**Problem**
Filter the lines below, copying only those with the string "piece".

**Provided material**

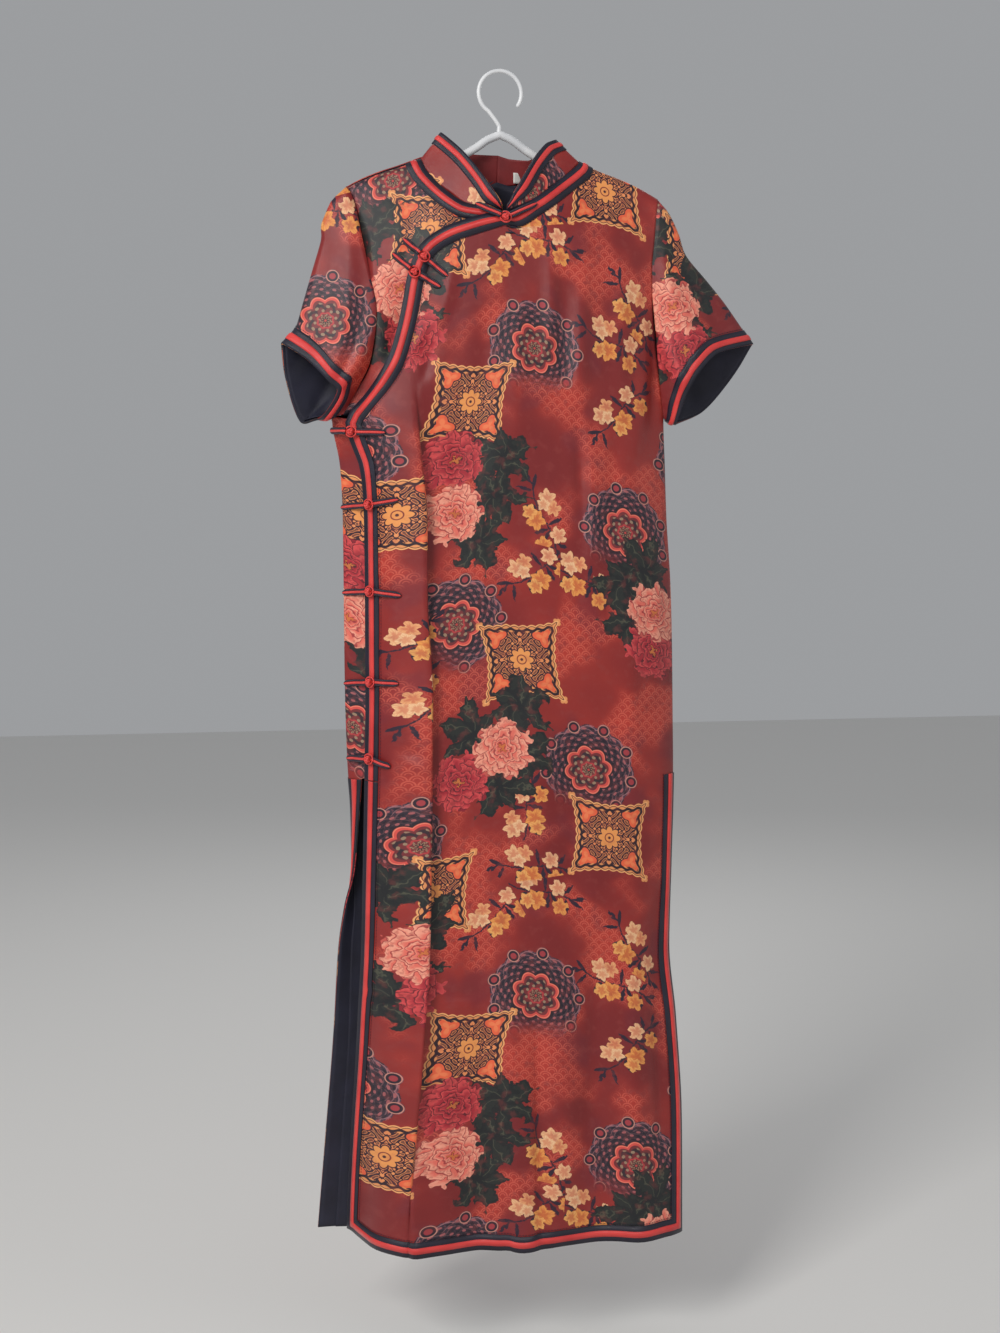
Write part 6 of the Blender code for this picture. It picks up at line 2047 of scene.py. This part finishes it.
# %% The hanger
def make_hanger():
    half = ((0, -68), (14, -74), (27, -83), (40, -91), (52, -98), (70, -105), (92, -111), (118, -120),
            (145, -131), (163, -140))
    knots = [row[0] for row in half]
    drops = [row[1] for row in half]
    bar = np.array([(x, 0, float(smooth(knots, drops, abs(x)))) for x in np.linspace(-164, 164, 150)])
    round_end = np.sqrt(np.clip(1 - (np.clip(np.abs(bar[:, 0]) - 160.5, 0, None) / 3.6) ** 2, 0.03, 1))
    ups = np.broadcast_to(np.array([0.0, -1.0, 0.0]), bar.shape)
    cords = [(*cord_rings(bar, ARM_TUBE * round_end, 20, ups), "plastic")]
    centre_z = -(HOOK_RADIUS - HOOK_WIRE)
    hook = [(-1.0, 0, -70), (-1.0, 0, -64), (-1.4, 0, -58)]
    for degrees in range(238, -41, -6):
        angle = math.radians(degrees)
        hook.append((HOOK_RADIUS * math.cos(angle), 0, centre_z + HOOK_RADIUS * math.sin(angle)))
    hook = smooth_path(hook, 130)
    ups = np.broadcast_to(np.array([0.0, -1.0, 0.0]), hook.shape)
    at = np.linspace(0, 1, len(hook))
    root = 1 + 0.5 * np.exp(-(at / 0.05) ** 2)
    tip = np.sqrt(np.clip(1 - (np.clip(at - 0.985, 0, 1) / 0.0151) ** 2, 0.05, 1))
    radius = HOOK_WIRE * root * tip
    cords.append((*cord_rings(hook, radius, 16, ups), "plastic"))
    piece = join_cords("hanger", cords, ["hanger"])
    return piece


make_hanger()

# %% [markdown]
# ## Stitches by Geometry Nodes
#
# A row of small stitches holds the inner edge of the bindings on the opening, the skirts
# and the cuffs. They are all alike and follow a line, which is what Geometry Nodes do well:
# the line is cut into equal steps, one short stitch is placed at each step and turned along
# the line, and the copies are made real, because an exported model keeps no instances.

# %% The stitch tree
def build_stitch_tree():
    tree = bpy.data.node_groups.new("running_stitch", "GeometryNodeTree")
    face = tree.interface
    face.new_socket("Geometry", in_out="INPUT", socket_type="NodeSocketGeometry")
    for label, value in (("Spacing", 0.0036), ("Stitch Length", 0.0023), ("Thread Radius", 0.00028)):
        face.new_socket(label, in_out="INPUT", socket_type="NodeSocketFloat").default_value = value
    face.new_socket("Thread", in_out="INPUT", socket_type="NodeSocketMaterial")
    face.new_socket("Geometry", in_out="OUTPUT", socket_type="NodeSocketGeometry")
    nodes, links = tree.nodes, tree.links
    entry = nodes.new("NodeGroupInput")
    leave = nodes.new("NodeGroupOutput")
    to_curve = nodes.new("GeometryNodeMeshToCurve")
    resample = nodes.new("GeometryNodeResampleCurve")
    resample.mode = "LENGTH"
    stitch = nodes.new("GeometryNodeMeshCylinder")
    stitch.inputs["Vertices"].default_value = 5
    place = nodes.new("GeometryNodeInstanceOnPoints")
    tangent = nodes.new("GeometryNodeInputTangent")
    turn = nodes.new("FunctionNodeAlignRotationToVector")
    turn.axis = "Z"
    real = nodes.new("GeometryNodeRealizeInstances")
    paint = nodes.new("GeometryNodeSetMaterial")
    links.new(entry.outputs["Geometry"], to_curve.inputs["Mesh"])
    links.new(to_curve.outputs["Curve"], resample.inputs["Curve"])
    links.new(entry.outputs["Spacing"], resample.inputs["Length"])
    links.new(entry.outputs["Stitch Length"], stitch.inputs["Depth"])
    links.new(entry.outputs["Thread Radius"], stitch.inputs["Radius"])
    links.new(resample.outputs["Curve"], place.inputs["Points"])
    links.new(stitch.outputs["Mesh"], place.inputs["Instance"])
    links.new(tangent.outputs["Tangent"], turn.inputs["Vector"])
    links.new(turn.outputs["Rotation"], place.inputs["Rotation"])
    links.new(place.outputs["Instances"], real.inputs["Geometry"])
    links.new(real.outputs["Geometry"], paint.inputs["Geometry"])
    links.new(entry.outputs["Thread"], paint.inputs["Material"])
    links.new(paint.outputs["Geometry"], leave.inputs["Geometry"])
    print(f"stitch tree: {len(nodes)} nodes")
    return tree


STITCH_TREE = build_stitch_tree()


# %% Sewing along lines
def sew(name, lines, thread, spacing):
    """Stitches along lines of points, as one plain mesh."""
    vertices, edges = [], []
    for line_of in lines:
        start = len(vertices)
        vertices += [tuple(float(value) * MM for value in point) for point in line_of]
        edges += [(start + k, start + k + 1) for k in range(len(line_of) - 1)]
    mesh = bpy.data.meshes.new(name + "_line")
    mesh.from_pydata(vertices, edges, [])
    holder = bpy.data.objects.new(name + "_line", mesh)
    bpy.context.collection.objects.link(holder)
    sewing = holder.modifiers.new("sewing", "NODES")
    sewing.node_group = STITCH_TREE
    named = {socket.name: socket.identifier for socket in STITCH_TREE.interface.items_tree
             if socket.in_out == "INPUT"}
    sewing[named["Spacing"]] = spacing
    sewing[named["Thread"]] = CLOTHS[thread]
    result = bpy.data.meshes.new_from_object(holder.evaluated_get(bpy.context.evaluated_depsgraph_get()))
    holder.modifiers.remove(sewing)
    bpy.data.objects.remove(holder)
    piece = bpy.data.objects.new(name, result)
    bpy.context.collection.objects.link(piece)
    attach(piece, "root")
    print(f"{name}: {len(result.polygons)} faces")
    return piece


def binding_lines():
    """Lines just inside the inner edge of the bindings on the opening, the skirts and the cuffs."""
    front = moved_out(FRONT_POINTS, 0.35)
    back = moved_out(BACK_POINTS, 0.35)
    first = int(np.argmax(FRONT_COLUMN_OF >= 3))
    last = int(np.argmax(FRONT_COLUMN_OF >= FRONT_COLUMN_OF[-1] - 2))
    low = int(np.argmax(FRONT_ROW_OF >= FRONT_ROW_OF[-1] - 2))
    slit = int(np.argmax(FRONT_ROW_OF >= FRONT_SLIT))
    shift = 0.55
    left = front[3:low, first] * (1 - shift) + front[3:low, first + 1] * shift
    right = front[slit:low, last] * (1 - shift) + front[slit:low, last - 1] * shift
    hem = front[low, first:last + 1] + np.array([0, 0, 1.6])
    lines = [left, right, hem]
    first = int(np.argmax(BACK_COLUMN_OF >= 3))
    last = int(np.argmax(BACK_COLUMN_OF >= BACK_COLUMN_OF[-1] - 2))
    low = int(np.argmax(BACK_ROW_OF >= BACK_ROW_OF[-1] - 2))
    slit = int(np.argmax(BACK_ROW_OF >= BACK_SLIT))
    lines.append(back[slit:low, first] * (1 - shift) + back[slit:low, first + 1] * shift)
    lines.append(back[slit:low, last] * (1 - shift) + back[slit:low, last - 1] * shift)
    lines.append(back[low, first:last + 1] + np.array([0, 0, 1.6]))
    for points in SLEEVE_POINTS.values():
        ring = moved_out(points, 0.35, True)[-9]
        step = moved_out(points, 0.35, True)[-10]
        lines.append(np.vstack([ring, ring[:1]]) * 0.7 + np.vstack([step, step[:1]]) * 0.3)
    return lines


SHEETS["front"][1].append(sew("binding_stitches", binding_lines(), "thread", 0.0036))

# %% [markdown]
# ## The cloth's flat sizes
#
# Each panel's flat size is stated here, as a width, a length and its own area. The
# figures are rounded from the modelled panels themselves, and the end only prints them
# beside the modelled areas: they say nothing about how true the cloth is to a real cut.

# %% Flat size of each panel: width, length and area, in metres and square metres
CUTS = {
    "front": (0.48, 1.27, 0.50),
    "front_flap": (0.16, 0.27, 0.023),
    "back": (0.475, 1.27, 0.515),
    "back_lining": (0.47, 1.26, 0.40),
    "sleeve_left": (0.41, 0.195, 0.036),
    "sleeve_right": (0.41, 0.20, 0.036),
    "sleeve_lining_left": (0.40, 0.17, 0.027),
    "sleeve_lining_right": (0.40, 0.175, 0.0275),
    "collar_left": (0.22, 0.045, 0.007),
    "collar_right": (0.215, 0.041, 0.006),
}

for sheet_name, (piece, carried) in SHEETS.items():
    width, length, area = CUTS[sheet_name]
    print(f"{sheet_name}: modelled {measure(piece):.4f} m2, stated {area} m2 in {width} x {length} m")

**Response**
    piece = join_cords("hanger", cords, ["hanger"])
    return piece
    piece = bpy.data.objects.new(name, result)
    bpy.context.collection.objects.link(piece)
    attach(piece, "root")
    return piece
for sheet_name, (piece, carried) in SHEETS.items():
    print(f"{sheet_name}: modelled {measure(piece):.4f} m2, stated {area} m2 in {width} x {length} m")